**INSTRUCTIONS TO FOLLOW:**
Copy verbatim the material from its first line to the line that holds "# The thumb", including that line.

_ _ _ _ _

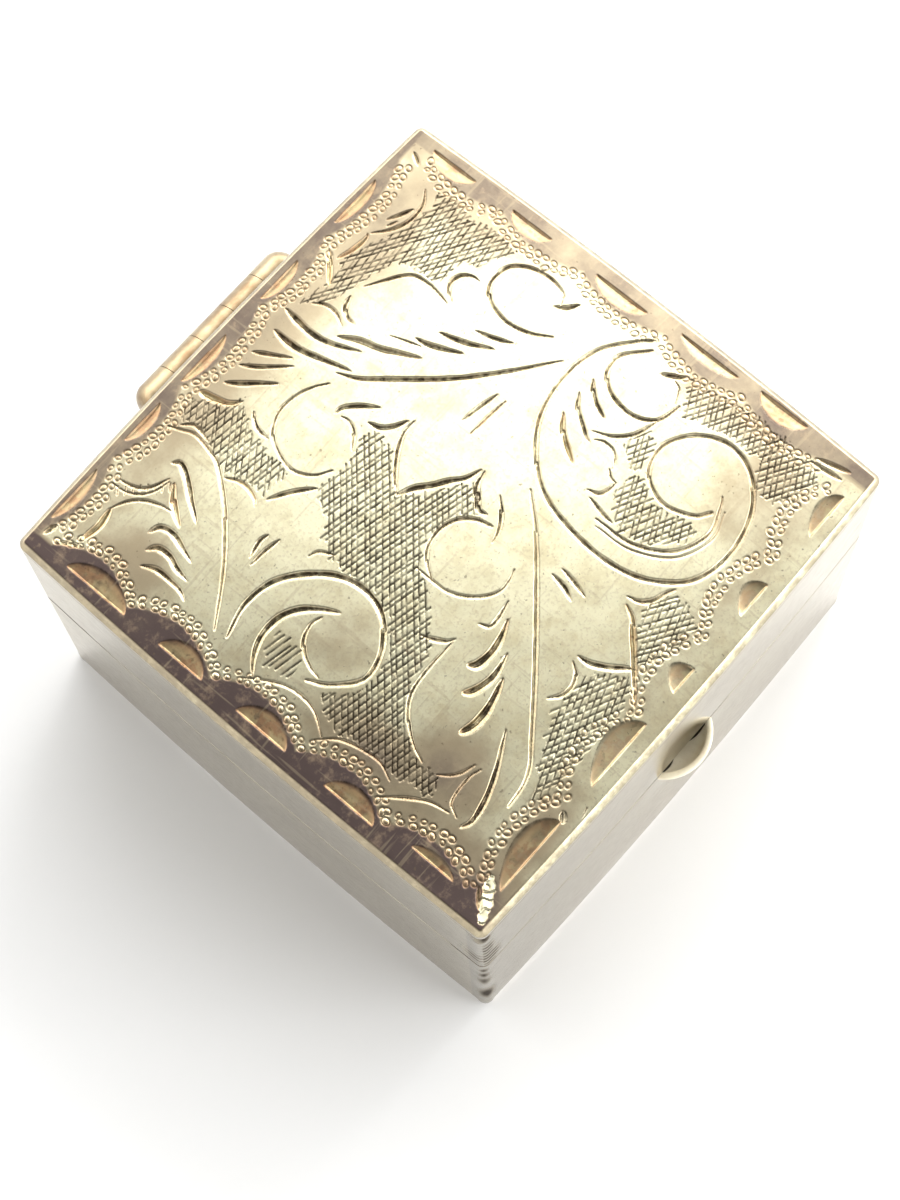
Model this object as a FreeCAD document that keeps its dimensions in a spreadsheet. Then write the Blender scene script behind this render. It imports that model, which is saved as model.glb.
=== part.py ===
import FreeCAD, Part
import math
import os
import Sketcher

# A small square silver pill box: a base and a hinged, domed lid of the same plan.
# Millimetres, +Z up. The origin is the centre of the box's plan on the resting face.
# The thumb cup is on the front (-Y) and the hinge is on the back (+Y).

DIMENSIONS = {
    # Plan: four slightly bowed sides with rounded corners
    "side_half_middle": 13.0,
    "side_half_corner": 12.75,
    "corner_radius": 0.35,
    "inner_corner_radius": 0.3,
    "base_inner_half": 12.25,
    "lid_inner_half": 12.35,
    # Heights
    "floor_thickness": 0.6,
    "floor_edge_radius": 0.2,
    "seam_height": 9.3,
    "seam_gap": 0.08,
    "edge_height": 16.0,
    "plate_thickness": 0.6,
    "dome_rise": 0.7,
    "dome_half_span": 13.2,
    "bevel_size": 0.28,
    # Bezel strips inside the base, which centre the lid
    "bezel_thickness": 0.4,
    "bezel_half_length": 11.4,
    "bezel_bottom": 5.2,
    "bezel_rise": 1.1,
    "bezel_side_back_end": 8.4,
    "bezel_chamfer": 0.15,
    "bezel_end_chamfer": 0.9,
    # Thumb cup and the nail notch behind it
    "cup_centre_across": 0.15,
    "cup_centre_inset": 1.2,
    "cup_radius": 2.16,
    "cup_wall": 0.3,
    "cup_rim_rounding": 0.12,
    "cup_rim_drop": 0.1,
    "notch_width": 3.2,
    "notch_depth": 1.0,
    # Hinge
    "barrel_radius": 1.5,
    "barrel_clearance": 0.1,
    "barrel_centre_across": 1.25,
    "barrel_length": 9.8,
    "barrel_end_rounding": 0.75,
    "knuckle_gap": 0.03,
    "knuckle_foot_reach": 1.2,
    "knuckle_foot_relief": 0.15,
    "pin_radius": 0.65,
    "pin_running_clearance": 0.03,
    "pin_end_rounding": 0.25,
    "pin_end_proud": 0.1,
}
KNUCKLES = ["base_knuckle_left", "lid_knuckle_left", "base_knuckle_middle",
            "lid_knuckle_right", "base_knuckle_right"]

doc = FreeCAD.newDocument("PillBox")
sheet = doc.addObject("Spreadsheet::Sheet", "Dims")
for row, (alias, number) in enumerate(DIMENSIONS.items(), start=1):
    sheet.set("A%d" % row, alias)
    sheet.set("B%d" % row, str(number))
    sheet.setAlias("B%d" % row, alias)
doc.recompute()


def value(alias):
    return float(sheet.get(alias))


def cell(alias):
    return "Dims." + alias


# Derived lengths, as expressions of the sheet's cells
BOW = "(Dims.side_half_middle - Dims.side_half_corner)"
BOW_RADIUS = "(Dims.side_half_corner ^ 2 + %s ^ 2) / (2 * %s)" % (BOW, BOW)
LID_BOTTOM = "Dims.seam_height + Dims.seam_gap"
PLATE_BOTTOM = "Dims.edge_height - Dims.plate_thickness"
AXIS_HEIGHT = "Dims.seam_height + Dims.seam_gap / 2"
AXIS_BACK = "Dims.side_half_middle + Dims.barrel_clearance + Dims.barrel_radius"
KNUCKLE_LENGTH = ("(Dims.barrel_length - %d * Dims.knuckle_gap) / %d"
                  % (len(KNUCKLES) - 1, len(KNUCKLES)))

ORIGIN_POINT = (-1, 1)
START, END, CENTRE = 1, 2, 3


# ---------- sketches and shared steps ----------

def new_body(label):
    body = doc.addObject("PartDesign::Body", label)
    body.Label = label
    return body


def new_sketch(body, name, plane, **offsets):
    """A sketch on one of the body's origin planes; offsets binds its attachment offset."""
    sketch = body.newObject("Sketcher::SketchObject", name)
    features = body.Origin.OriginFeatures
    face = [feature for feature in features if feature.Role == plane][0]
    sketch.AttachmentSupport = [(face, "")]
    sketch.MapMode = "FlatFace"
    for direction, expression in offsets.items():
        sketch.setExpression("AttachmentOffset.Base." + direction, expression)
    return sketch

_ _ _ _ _

**REPLY TO THE EXERCISE:**
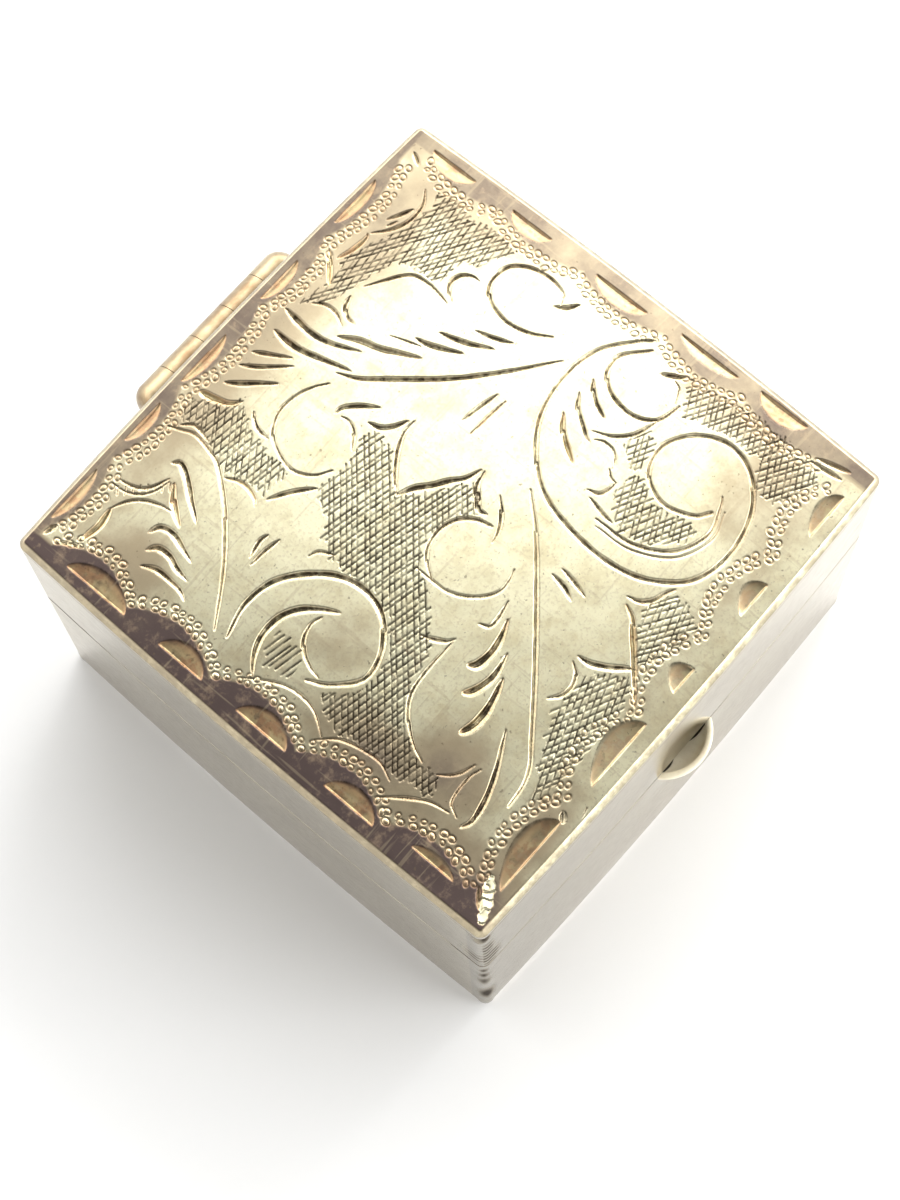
Model this object as a FreeCAD document that keeps its dimensions in a spreadsheet. Then write the Blender scene script behind this render. It imports that model, which is saved as model.glb.
=== part.py ===
import FreeCAD, Part
import math
import os
import Sketcher

# A small square silver pill box: a base and a hinged, domed lid of the same plan.
# Millimetres, +Z up. The origin is the centre of the box's plan on the resting face.
# The thumb cup is on the front (-Y) and the hinge is on the back (+Y).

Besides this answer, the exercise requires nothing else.